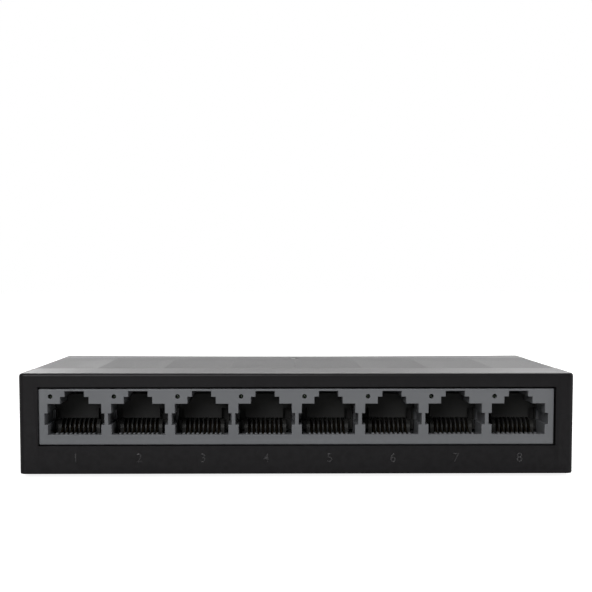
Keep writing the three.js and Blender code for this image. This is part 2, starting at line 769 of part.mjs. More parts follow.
place('circuit_board', circuitBoard(), 'boardGreen');
place('switch_chip', onBoard(chip), 'chipEpoxy');
place('heat_sink', chipHeatSink(), 'aluminium');
for (let pair = 0; pair < portCount / 2; pair += 1) {
  const middle = (portX(2 * pair) + portX(2 * pair + 1)) / 2;
  place(`transformer_${pair + 1}`, onBoard(transformer), 'chipEpoxy', middle);
}
place('capacitor_large', canCapacitor(bigCapacitor), 'aluminium');
place('capacitor_small', canCapacitor(smallCapacitor), 'aluminium');
place('inductor', onBoard(inductor), 'chipEpoxy');
place('regulator', onBoard(regulator), 'chipEpoxy');
place('crystal', crystalCan(), 'steel');

export default networkSwitch;
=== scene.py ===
# %% [markdown]
# # A desktop network switch with eight sockets
# The real object is a small black box: a moulded cover, a base plate set into it, a grey
# block of eight sockets along the front, and a circuit board between them. Its parts
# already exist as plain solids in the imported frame. This lesson gives them their looks:
# rounded moulded edges, real springs and leads, and a finish for every material.
#
# We could reshape the frame itself, but other tools test and move those solids, so we
# leave them alone. Each new piece rides on the body of the solid that it stands for.

# %% Load the frame
import math

import bmesh
import bpy
import numpy as np
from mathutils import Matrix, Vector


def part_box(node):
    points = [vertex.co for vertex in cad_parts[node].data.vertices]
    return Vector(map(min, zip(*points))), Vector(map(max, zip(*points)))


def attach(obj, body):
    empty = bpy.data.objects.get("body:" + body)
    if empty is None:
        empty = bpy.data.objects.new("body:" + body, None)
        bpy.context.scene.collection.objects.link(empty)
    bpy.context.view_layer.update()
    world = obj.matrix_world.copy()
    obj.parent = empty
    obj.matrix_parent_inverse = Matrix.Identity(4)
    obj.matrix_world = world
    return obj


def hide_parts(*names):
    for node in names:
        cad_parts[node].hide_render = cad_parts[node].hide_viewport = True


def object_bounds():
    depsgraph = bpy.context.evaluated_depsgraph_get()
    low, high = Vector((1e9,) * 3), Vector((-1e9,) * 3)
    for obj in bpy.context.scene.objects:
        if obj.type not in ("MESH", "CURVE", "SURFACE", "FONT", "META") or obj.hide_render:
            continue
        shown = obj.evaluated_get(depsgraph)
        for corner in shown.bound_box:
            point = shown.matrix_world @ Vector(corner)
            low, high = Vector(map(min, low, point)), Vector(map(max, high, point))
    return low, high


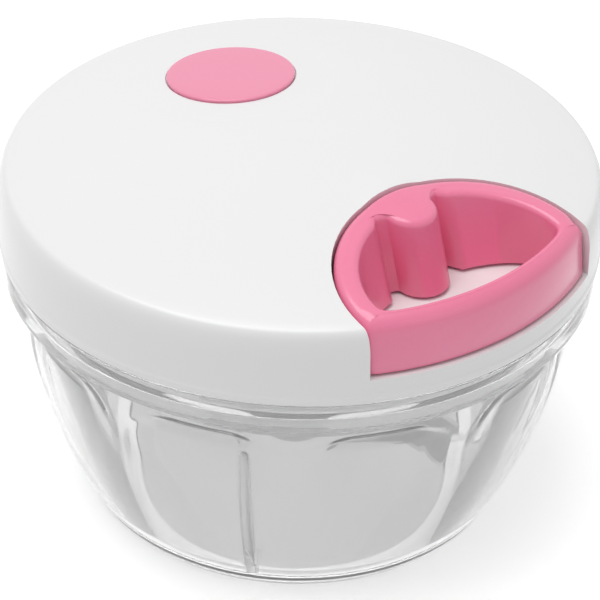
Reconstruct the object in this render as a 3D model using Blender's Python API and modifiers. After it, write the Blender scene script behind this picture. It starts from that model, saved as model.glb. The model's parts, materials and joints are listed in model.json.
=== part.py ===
"""Pull-cord food chopper: a clear bowl with a bladed post, under a domed lid that holds a cord reel.

Run with blender --background --python part.py, or from Blender's text editor. Metres, +Z up. The origin is
the centre of the bowl's base, and the handle pulls out along -Y.
"""

import math

import bmesh
import bpy
from mathutils import Matrix, Vector

# Clearances
GAP = 0.0003  # between pieces that touch
SLIDE_GAP = 0.0005  # round the handle in its pocket

# The lid's radius, which the bowl, the lid base and the handle follow
LID_R = 0.0625

# Bowl
BOWL_HEIGHT = 0.060
COLLAR_SETBACK = 0.0005  # the collar's edge lies this far inside the lid's
COLLAR_WALL = 0.0024
COLLAR_R = LID_R - COLLAR_SETBACK
COLLAR_BORE_R = COLLAR_R - COLLAR_WALL
RIM_R = COLLAR_BORE_R - 0.00055
BASE_TAPER = 0.01405  # how much the bowl narrows from its rim to its base
BASE_R = RIM_R - BASE_TAPER
WALL_POWER = 2.2  # how quickly the wall steepens towards the rim
BOWL_WALL = 0.0022
FLOOR_TOP = 0.0028
FOOT_RECESS = 0.0008
FOOT_RING_WIDTH = 0.0045
FOOT_RING_R = BASE_R - FOOT_RING_WIDTH
FLOOR_CORNER = 0.003
COLLAR_BOTTOM = BOWL_HEIGHT - 0.0067
COLLAR_EDGE = 0.0006
SHOULDER_Z = BOWL_HEIGHT - 0.0045
FACET_COUNT = 10
FACET_HALF_ANGLE = math.radians(17.1)
FACET_TOP = COLLAR_BOTTOM - 0.0053
FACET_CORNER_R = 0.0095
FACET_DEPTH = 0.0014
FACET_SCOOP = 0.0016  # height of the hollow that closes a facet at its top
FACET_LEDGE = 0.0022
FACET_TURN = math.radians(-113.7)
WEB_TURN = FACET_TURN + math.pi / FACET_COUNT  # the strip between two facets
RIB_COUNT = 4
RIB_TURN = math.radians(-140.0)
RIB_WIDTH = 0.0017
RIB_DEPTH = 0.0024
RIB_TOP = FACET_TOP - 0.004
PIN_BOSS_R = 0.006
PIN_BOSS_TOP = 0.0035
PIN_R = 0.0020
PIN_TOP = 0.0155
PIN_SOCKET_Z = 0.0015

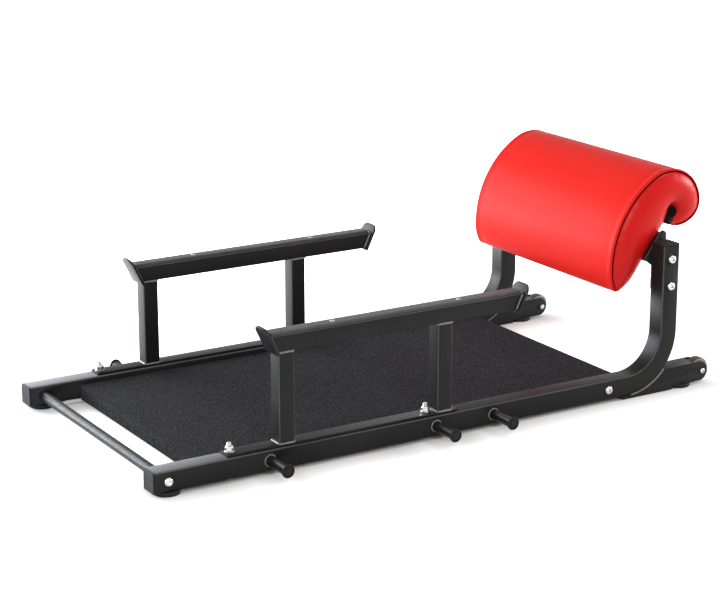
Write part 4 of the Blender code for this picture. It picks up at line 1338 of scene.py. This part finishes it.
@dataclass
class RunningGear:
    """Wheel arms, wheels, their axles and the rubber feet.

    A wheel's profiles run from its left side to its middle, and its right side mirrors them.
    """

    axle_x: float = 1554.0
    height: float = 25.0
    tyre: Pairs = (
        (26.6, -9.0), (27.6, -10.4), (28.4, -10.8), (29.4, -10.5), (30.3, -9.4), (30.8, -7.4), (31.0, -4.0))
    core: Pairs = (
        (8.2, -21.7), (8.9, -21.1), (9.2, -11.0), (10.4, -9.8), (20.6, -9.2), (22.6, -9.8), (23.4, -11.6),
        (24.4, -12.0), (26.6, -12.0), (27.5, -11.5), (27.9, -10.2))
    axle: Screw = Screw(58.0, (13.0, 7.0, -50.3), 8.0, 14.0, 4.4, 5.0, 2.4)
    feet_x: tuple[tuple[str, float], ...] = (("front", 39.0), ("rear", 1495.0))
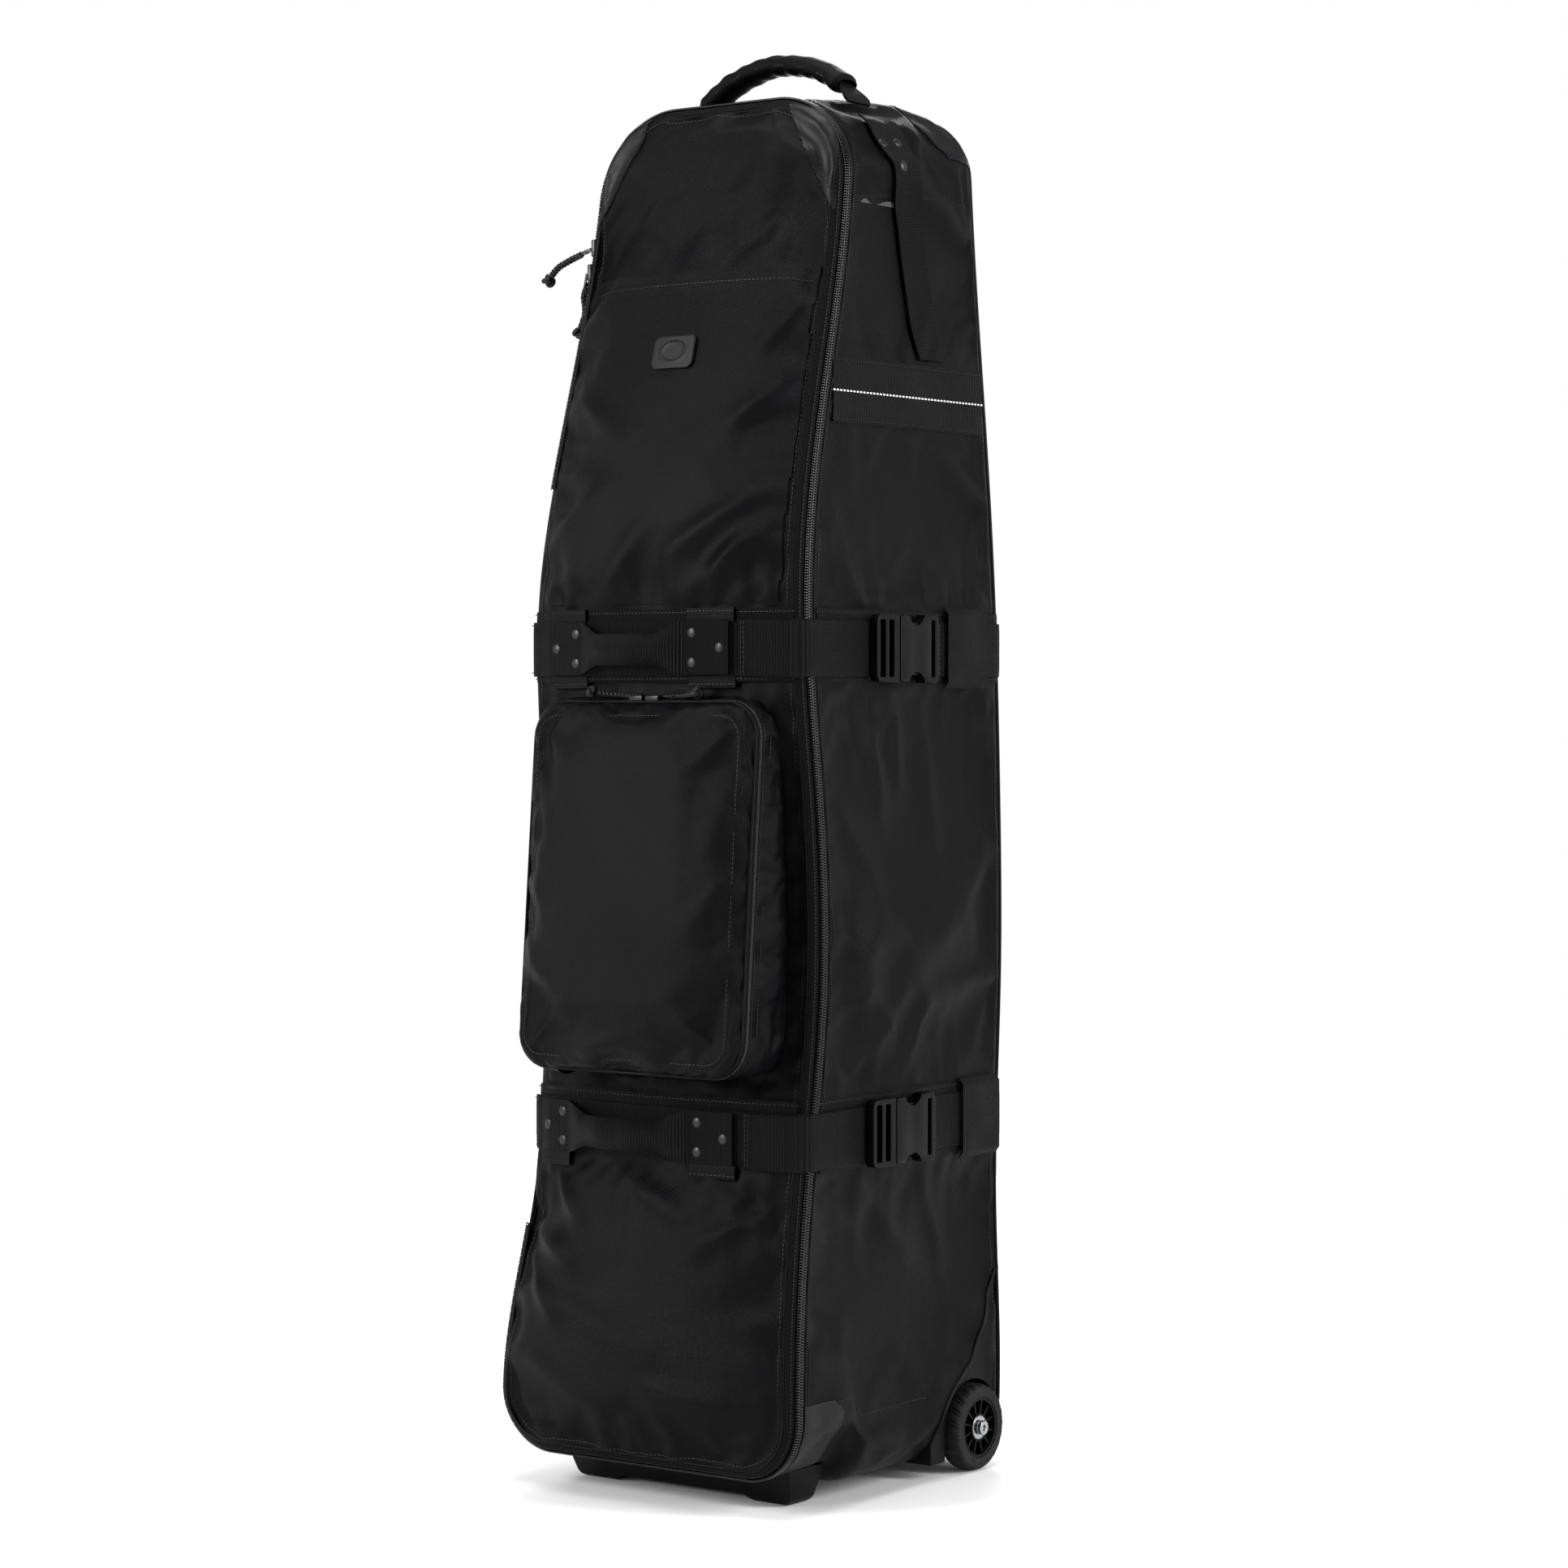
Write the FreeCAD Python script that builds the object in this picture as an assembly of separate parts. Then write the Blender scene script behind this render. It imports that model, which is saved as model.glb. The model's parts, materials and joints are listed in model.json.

......

### [Short problem]
Nothing beyond the lines starting at the line containing "const middle = (portX(2" and ending at the line containing "shown = obj.evaluated_get(depsgraph)" is to be reproduced; reproduce those lines exactly, both ends included.

### [Written solution]
  const middle = (portX(2 * pair) + portX(2 * pair + 1)) / 2;
  place(`transformer_${pair + 1}`, onBoard(transformer), 'chipEpoxy', middle);
}
place('capacitor_large', canCapacitor(bigCapacitor), 'aluminium');
place('capacitor_small', canCapacitor(smallCapacitor), 'aluminium');
place('inductor', onBoard(inductor), 'chipEpoxy');
place('regulator', onBoard(regulator), 'chipEpoxy');
place('crystal', crystalCan(), 'steel');

export default networkSwitch;
=== scene.py ===
# %% [markdown]
# # A desktop network switch with eight sockets
# The real object is a small black box: a moulded cover, a base plate set into it, a grey
# block of eight sockets along the front, and a circuit board between them. Its parts
# already exist as plain solids in the imported frame. This lesson gives them their looks:
# rounded moulded edges, real springs and leads, and a finish for every material.
#
# We could reshape the frame itself, but other tools test and move those solids, so we
# leave them alone. Each new piece rides on the body of the solid that it stands for.

# %% Load the frame
import math

import bmesh
import bpy
import numpy as np
from mathutils import Matrix, Vector


def part_box(node):
    points = [vertex.co for vertex in cad_parts[node].data.vertices]
    return Vector(map(min, zip(*points))), Vector(map(max, zip(*points)))


def attach(obj, body):
    empty = bpy.data.objects.get("body:" + body)
    if empty is None:
        empty = bpy.data.objects.new("body:" + body, None)
        bpy.context.scene.collection.objects.link(empty)
    bpy.context.view_layer.update()
    world = obj.matrix_world.copy()
    obj.parent = empty
    obj.matrix_parent_inverse = Matrix.Identity(4)
    obj.matrix_world = world
    return obj


def hide_parts(*names):
    for node in names:
        cad_parts[node].hide_render = cad_parts[node].hide_viewport = True


def object_bounds():
    depsgraph = bpy.context.evaluated_depsgraph_get()
    low, high = Vector((1e9,) * 3), Vector((-1e9,) * 3)
    for obj in bpy.context.scene.objects:
        if obj.type not in ("MESH", "CURVE", "SURFACE", "FONT", "META") or obj.hide_render:
            continue
        shown = obj.evaluated_get(depsgraph)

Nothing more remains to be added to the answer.